--- START OF DATASET CONTENT ---

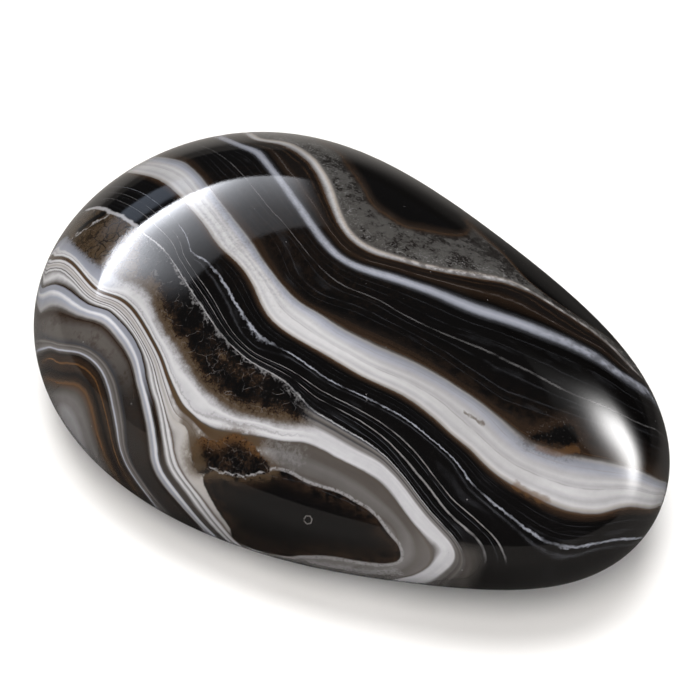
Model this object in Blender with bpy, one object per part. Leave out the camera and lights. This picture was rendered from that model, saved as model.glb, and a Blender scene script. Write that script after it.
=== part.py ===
# A palm stone of banded agate, ground and polished, lying on its belly as it rests.
# Metres, +Z up, +X towards the slimmer end, the origin under the middle of the stone.

import math

import bmesh
import bpy
from mathutils import Vector

MM = 0.001

# The egg that the stone starts from
EGG_LENGTH = 56.0 * MM
EGG_WIDTH = 38.0 * MM
EGG_HEIGHT = 24.0 * MM
WIDTH_TAPER = 0.15    # share of the width that the slim end loses and the broad end gains
WIDTH_SWELL = 0.08    # share of the width that both ends gain, which leaves them blunt
HEIGHT_TAPER = 0.10   # share of the height that the slim end loses

# Where grinding left the stone fuller (+) or flatter (-) than the egg:
# bearing from +X towards +Y, rise above the waist, both in degrees, and the height
WORN_PLACES = {
    "slim_tip": (0.0, 0.0, 2.0 * MM),
    "slim_tip_back": (25.0, 10.0, 2.0 * MM),
    "right_belly": (-35.0, -25.0, -1.0 * MM),
    "front_belly": (-80.0, -26.0, 1.0 * MM),
    "left_belly": (-120.0, -25.0, 2.5 * MM),
    "left_haunch": (-155.0, -12.0, 0.5 * MM),
    "back_shoulder": (90.0, 26.0, -1.5 * MM),
    "right_shoulder": (45.0, 25.0, 0.5 * MM),
}
WORN_SPREAD = 0.5     # how far each place reaches, where the egg's half size is 1

# The small flat that the belly rests on
REST_DEPTH = 0.5 * MM

# 20 * 4 ** (FINENESS - 1) triangles before the rest flat is cut
FINENESS = 5

POLISH_COLOUR = (0.035, 0.032, 0.030, 1.0)
POLISH_ROUGHNESS = 0.12


def bearing_to_direction(bearing, rise):
    across = math.cos(math.radians(rise))
    return Vector((
        across * math.cos(math.radians(bearing)),
        across * math.sin(math.radians(bearing)),
        math.sin(math.radians(rise)),
    ))


def egg_point(ball_point):
    # A point of the unit ball, moved onto the egg
    along, side, up = ball_point
    width = EGG_WIDTH * (1.0 - WIDTH_TAPER * along + WIDTH_SWELL * along ** 2)
    height = EGG_HEIGHT * (1.0 - HEIGHT_TAPER * along)
    return Vector((EGG_LENGTH / 2 * along, width / 2 * side, height / 2 * up))


def egg_normal(ball_point):
    # The outward direction of the plain egg, without its taper
    along, side, up = ball_point
    return Vector((along / EGG_LENGTH, side / EGG_WIDTH, up / EGG_HEIGHT)).normalized()


def worn_height(ball_point):
    # How far the worn places lift or lower the surface there
    total = 0.0
    for bearing, rise, height in WORN_PLACES.values():
        distance = (ball_point - bearing_to_direction(bearing, rise)).length
        total += height * math.exp(-distance ** 2 / (2 * WORN_SPREAD ** 2))
    return total


def shape_stone(mesh):
    for vertex in mesh.verts:
        ball_point = vertex.co.normalized()
        vertex.co = egg_point(ball_point) + egg_normal(ball_point) * worn_height(ball_point)


def cut_rest_flat(mesh):
    # Everything below the plane goes, and one flat face closes the opening
    lowest = min(vertex.co.z for vertex in mesh.verts)
    everything = list(mesh.verts) + list(mesh.edges) + list(mesh.faces)
    cut = bmesh.ops.bisect_plane(
        mesh,
        geom=everything,
        dist=0.001 * MM,
        plane_co=(0.0, 0.0, lowest + REST_DEPTH),
        plane_no=(0.0, 0.0, -1.0),
        clear_outer=True,
    )
    rim = [item for item in cut["geom_cut"] if isinstance(item, bmesh.types.BMEdge)]
    bmesh.ops.contextual_create(mesh, geom=rim)


def centre_on_origin(mesh):
    # The middle of the stone's box stands over the origin, and the rest flat lies at Z = 0
    xs = [vertex.co.x for vertex in mesh.verts]
    ys = [vertex.co.y for vertex in mesh.verts]
    lowest = min(vertex.co.z for vertex in mesh.verts)
    middle = Vector(((min(xs) + max(xs)) / 2, (min(ys) + max(ys)) / 2, lowest))
    bmesh.ops.translate(mesh, verts=mesh.verts, vec=-middle)


def make_polish():
    polish = bpy.data.materials.new("polished_agate")
    polish.use_nodes = True
    shader = polish.node_tree.nodes["Principled BSDF"]
    shader.inputs["Base Color"].default_value = POLISH_COLOUR
    shader.inputs["Metallic"].default_value = 0.0
    shader.inputs["Roughness"].default_value = POLISH_ROUGHNESS
    polish.diffuse_color = POLISH_COLOUR
    return polish


def make_stone():
    mesh = bmesh.new()
    bmesh.ops.create_icosphere(mesh, subdivisions=FINENESS, radius=1.0)
    shape_stone(mesh)
    cut_rest_flat(mesh)
    centre_on_origin(mesh)
    bmesh.ops.recalc_face_normals(mesh, faces=mesh.faces)
    stone_mesh = bpy.data.meshes.new("agate_stone")
    mesh.to_mesh(stone_mesh)
    mesh.free()
    stone_mesh.shade_smooth()
    stone_mesh.materials.append(make_polish())
    stone = bpy.data.objects.new("agate_stone", stone_mesh)
    bpy.context.scene.collection.objects.link(stone)
    return stone


for old in list(bpy.data.objects):
    bpy.data.objects.remove(old)
make_stone()
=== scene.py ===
# A polished palm stone of sulemani agate on a white table, mirroring two softboxes and a dim panel, under two lamps.
import math

import bpy
import numpy as np
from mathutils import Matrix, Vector
from mathutils.bvhtree import BVHTree


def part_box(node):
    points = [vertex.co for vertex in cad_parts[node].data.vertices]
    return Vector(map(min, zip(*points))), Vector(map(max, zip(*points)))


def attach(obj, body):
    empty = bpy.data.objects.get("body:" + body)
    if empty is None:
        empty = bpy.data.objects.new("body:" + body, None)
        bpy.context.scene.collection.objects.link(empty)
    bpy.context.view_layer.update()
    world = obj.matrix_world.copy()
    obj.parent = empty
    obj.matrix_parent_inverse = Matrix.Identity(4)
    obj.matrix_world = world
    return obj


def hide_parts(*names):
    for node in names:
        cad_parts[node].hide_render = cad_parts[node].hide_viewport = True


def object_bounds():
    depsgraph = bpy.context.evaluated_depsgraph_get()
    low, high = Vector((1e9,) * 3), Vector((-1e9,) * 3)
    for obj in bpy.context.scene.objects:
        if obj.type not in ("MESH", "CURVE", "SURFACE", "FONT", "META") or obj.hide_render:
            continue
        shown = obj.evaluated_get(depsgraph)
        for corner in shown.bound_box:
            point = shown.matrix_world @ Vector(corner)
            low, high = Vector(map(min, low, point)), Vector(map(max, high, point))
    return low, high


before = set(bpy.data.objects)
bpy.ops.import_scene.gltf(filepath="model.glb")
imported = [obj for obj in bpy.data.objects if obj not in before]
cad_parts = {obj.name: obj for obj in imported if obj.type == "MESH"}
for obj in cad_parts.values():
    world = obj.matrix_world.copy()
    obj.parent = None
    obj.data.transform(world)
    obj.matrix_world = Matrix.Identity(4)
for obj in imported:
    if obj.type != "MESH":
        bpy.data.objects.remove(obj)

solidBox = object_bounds()    # the plain solid's box, before anything is added
millimetre = 0.001
print("frame loaded")


# Camera: looks down on the stone from the side, its slim end towards the right front
viewpoint = {
    "lens": 160.0,
    "sensor": 36.0,
    "distance": 264.2,          # mm from the point it aims at
    "bearing": 45.8,            # degrees, turned from looking along +Y towards -X
    "height": 45.0,             # degrees above the table
    "aim": (-1.34, 1.74, 12.32),
    "nearest": 10.0,            # nothing nearer than this is drawn
    "picture": 700,             # pixels each way, and pixel places below are in this frame
}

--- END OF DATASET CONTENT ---

TASK BRIEF => Exactly and only the lines from the line that contains "polish.use_nodes = True" through the line that contains "if obj.type not" are to be repeated as they stand.

EXPECTED OUTPUT =>
    polish.use_nodes = True
    shader = polish.node_tree.nodes["Principled BSDF"]
    shader.inputs["Base Color"].default_value = POLISH_COLOUR
    shader.inputs["Metallic"].default_value = 0.0
    shader.inputs["Roughness"].default_value = POLISH_ROUGHNESS
    polish.diffuse_color = POLISH_COLOUR
    return polish


def make_stone():
    mesh = bmesh.new()
    bmesh.ops.create_icosphere(mesh, subdivisions=FINENESS, radius=1.0)
    shape_stone(mesh)
    cut_rest_flat(mesh)
    centre_on_origin(mesh)
    bmesh.ops.recalc_face_normals(mesh, faces=mesh.faces)
    stone_mesh = bpy.data.meshes.new("agate_stone")
    mesh.to_mesh(stone_mesh)
    mesh.free()
    stone_mesh.shade_smooth()
    stone_mesh.materials.append(make_polish())
    stone = bpy.data.objects.new("agate_stone", stone_mesh)
    bpy.context.scene.collection.objects.link(stone)
    return stone


for old in list(bpy.data.objects):
    bpy.data.objects.remove(old)
make_stone()
=== scene.py ===
# A polished palm stone of sulemani agate on a white table, mirroring two softboxes and a dim panel, under two lamps.
import math

import bpy
import numpy as np
from mathutils import Matrix, Vector
from mathutils.bvhtree import BVHTree


def part_box(node):
    points = [vertex.co for vertex in cad_parts[node].data.vertices]
    return Vector(map(min, zip(*points))), Vector(map(max, zip(*points)))


def attach(obj, body):
    empty = bpy.data.objects.get("body:" + body)
    if empty is None:
        empty = bpy.data.objects.new("body:" + body, None)
        bpy.context.scene.collection.objects.link(empty)
    bpy.context.view_layer.update()
    world = obj.matrix_world.copy()
    obj.parent = empty
    obj.matrix_parent_inverse = Matrix.Identity(4)
    obj.matrix_world = world
    return obj


def hide_parts(*names):
    for node in names:
        cad_parts[node].hide_render = cad_parts[node].hide_viewport = True


def object_bounds():
    depsgraph = bpy.context.evaluated_depsgraph_get()
    low, high = Vector((1e9,) * 3), Vector((-1e9,) * 3)
    for obj in bpy.context.scene.objects:
        if obj.type not in ("MESH", "CURVE", "SURFACE", "FONT", "META") or obj.hide_render:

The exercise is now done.